Die Freundschaft von Falke und Grosz wird in ihrem achten gemeinsamen Fall intensiver. Die beiden mögen sich, das wird vor allem durch ruhige Szenen am Rande erzählt. „Es fühlt sich nach einer richtig guten vertrauten Zusammenarbeit an, einer Teamarbeit im besten Sinne“, sagt Weisz dazu. Das kommt gerade zur richtigen Zeit, denn Falke ist bei den Ermittlungen im Kiez durchaus befangen. Da kommt die kiezferne und eher kühle Einschätzung von Grosz gerade recht.

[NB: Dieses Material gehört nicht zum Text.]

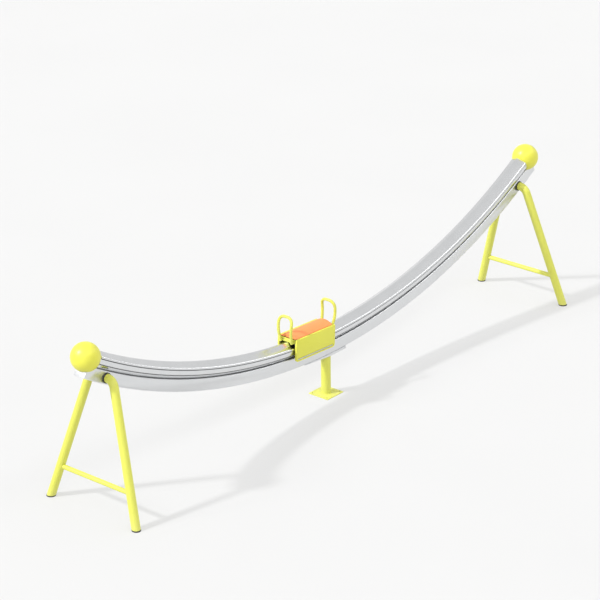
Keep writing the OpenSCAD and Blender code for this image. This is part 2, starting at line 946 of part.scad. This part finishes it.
clip_t = 1.5;
clip_rim = 3.5;
spacer_wall = 2.5;
wheel_bore_clear = 2;
clip_y = panel_y - touch_gap - deck_t - clip_t - touch_gap;

module wheel_axles() {
    color(zinc)
        for (s = [-1, 1])
            at_wheel(s) along_y(axle_d, -panel_y + 2 * touch_gap, panel_y - 2 * touch_gap);
}

module axle_clips() {
    color(zinc)
        for (s = [-1, 1])
            at_wheel(s)
                both_sides()
                    difference() {
                        along_y(axle_d + 2 * clip_rim, clip_y, clip_y + clip_t);
                        along_y(axle_d + 2 * pin_gap, clip_y - cut, clip_y + clip_t + cut);
                    }
}

module wheel_spacers() {
    color(zinc)
        for (s = [-1, 1])
            at_wheel(s)
                both_sides()
                    difference() {
                        along_y(axle_d + 2 * spacer_wall, wheel_half_w + touch_gap, clip_y - touch_gap);
                        along_y(axle_d + 2 * pin_gap, 0, panel_y);
                    }
}

module wheel(side) {
    steps = 12;
    bore_r = axle_d / 2 + wheel_bore_clear;
    seat_w = bearing_w + cut + 2 * pin_gap;
    color(urethane)
        at_wheel(side)
            rotate([90, 0, 0])
                rotate_extrude($fn = 96)
                    difference() {
                        polygon(concat(
                            [for (i = [-steps : steps])
                                let (y = wheel_half_w * i / steps)
                                [wheel_r + crown_depth(abs(y)), y]],
                            [[bore_r, wheel_half_w], [bore_r, -wheel_half_w]]
                        ));
                        for (s = [-1, 1])
                            translate([bearing_d / 4, s * (wheel_half_w - bearing_w / 2 + cut / 2)])
                                square([bearing_d / 2 + 2 * pin_gap, seat_w], center = true);
                    }
}

module wheel_bearings(side) {
    color(zinc)
        at_wheel(side)
            both_sides()
                difference() {
                    along_y(bearing_d, wheel_half_w - bearing_w, wheel_half_w);
                    along_y(axle_d + 2 * pin_gap, wheel_half_w - bearing_w - cut, wheel_half_w + cut);
                }
}

module wheel_left() wheel(-1);
module wheel_right() wheel(1);
module wheel_left_bearings() wheel_bearings(-1);
module wheel_right_bearings() wheel_bearings(1);

glide_rail();
rail_end_caps();
ball_spigots();
end_ball_left();
end_ball_right();
ball_screws();
support_beam();
beam_end_caps();
leg_sleeves();
leg_collars();
leg_lock_screws();
leg_left_near();
leg_left_far();
leg_right_near();
leg_right_far();
crossbar_left();
crossbar_right();
foot_caps();
center_saddle();
saddle_bolts();
center_post();
base_plate();
carriage_frame();
side_panel_near();
side_panel_far();
panel_screws();
keeper_bars();
keeper_screws();
side_glides();
end_plate_left();
end_plate_right();
end_plate_screws();
handle_left();
handle_right();
seat_pad();
seat_screws();
wheel_axles();
axle_clips();
wheel_spacers();
wheel_left();
wheel_left_bearings();
wheel_right();
wheel_right_bearings();
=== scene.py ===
import math

import bmesh
import bpy
from mathutils import Matrix, Quaternion, Vector


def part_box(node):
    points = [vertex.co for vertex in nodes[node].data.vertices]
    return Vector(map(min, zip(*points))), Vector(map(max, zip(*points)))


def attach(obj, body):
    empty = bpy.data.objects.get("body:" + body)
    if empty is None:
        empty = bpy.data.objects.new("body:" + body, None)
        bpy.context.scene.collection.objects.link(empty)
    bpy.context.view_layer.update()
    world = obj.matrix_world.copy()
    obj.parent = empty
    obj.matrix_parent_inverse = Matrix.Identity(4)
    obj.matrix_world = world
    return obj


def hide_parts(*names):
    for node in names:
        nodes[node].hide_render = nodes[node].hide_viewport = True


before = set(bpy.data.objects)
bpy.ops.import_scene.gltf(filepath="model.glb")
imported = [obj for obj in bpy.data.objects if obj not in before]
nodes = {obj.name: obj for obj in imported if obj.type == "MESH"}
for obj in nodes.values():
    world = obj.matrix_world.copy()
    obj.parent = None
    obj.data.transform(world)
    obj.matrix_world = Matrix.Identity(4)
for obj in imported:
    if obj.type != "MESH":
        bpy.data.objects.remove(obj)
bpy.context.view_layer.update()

# ---- The view, the floor and the light ----
# A long lens stands far off, low over the near left corner. The floor is pale and seamless. A crisp
# sun and a softer one fall from the left and behind, and the world glows evenly from all round, but
# for a brighter strip over the near side that draws a highlight along the rail.

view_target = Vector((0.0, 0.294856, 0.827251))
view_distance = 23.595555
view_azimuth = math.radians(-49.198)
view_elevation = math.radians(23.191)
view_roll = math.radians(-0.707)

view_back = Vector((
    math.sin(view_azimuth) * math.cos(view_elevation),
    -math.cos(view_azimuth) * math.cos(view_elevation),
    math.sin(view_elevation),
))


def place_object(name, data):
    """Adds an object to the scene."""
    thing = bpy.data.objects.new(name, data)
    bpy.context.collection.objects.link(thing)
    return thing


camera_data = bpy.data.cameras.new("camera")
camera_data.sensor_width = 36
camera_data.lens = 158.88
camera_data.clip_end = 600
camera = place_object("camera", camera_data)
camera.rotation_mode = "QUATERNION"
camera.rotation_quaternion = view_back.to_track_quat("Z", "Y") @ Quaternion((0, 0, 1), view_roll)
camera.location = view_target + view_distance * view_back
bpy.context.scene.camera = camera


class Wire:
    """A node's output. Sums and products of wires add Math nodes, and add() makes any other node."""

    def __init__(self, tree, socket):
        self.tree = tree
        self.socket = socket

    def add(self, kind, sockets, settings=None, output=0):
        node = self.tree.nodes.new(kind)
        for name, value in (settings or {}).items():
            setattr(node, name, value)
        self.connect(node, sockets)
        return Wire(self.tree, node.outputs[output])

    def connect(self, node, sockets):
        for name, value in sockets.items():
            if isinstance(value, Wire):
                self.tree.links.new(value.socket, node.inputs[name])
            else:
                node.inputs[name].default_value = value

    def axis(self, index):
        """One part of a vector: 0, 1 or 2 for x, y or z."""
        return self.add("ShaderNodeSeparateXYZ", {0: self}, output=index)

    def ramp(self, start, end, first, last):
        """Goes from first to last as this wire goes from start to end."""
        return self.add("ShaderNodeMapRange", {0: self, 1: start, 2: end, 3: first, 4: last})

    def math(self, operation, other=0.0):
        return self.add("ShaderNodeMath", {0: self, 1: other}, {"operation": operation})

    def __add__(self, other):
        return self.math("ADD", other)

    __radd__ = __add__

    def __sub__(self, other):
        return self.math("SUBTRACT", other)

    def __rsub__(self, other):
        return self.add("ShaderNodeMath", {0: other, 1: self}, {"operation": "SUBTRACT"})

    def __mul__(self, other):
        return self.math("MULTIPLY", other)

    __rmul__ = __mul__


def new_material(name):
    """A material, a wire of its Object coordinates, and its shader node."""
    material = bpy.data.materials.new(name)
    material.use_nodes = True
    tree = material.node_tree
    place = Wire(tree, tree.nodes.new("ShaderNodeTexCoord").outputs["Object"])
    return material, place, tree.nodes["Principled BSDF"]


def noise(place, scale, detail=2.0):
    return place.add("ShaderNodeTexNoise", {"Vector": place, "Scale": scale, "Detail": detail})


def blend_colours(amount, first, second):
    """A colour that goes from first to second as amount goes from 0 to 1."""
    return amount.add("ShaderNodeMix", {"Factor": amount, 6: first, 7: second},
                      {"data_type": "RGBA"}, output=2)


def bumps(height, distance):
    """A Normal from a height wire; distance is the height of 1 in metres."""
    return height.add("ShaderNodeBump", {"Height": height, "Distance": distance, "Strength": 1.0})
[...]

Falkes Jugend als Türsteher auf St. Pauli lässt ihn dagegen mit viel Nostalgie an den Fall herangehen. So unterschätzt er auch die Gefährlichkeit seines einstigen Mentors, des Luden Michael Lübke (Michael Thomas). Das Kiez-Urgestein, in dessen Welt noch Handschlag und Ganoven-Ehre gelten, war mal Sicherheitschef des Pohl-Clans. Nun putzt er im Grunde nur noch für die Sprösslinge deren Autos. Doch als der Sohn seines mittlerweile schwerkranken einstigen Chefs im Hausflur vor seiner eigenen Wohnungstür erstochen wird, kann Lübke das nicht so stehen lassen. Er geht auf eigene Faust auf einen Rachefeldzug und versucht dabei, auch die Beziehung zu Falke für sich zu nutzen.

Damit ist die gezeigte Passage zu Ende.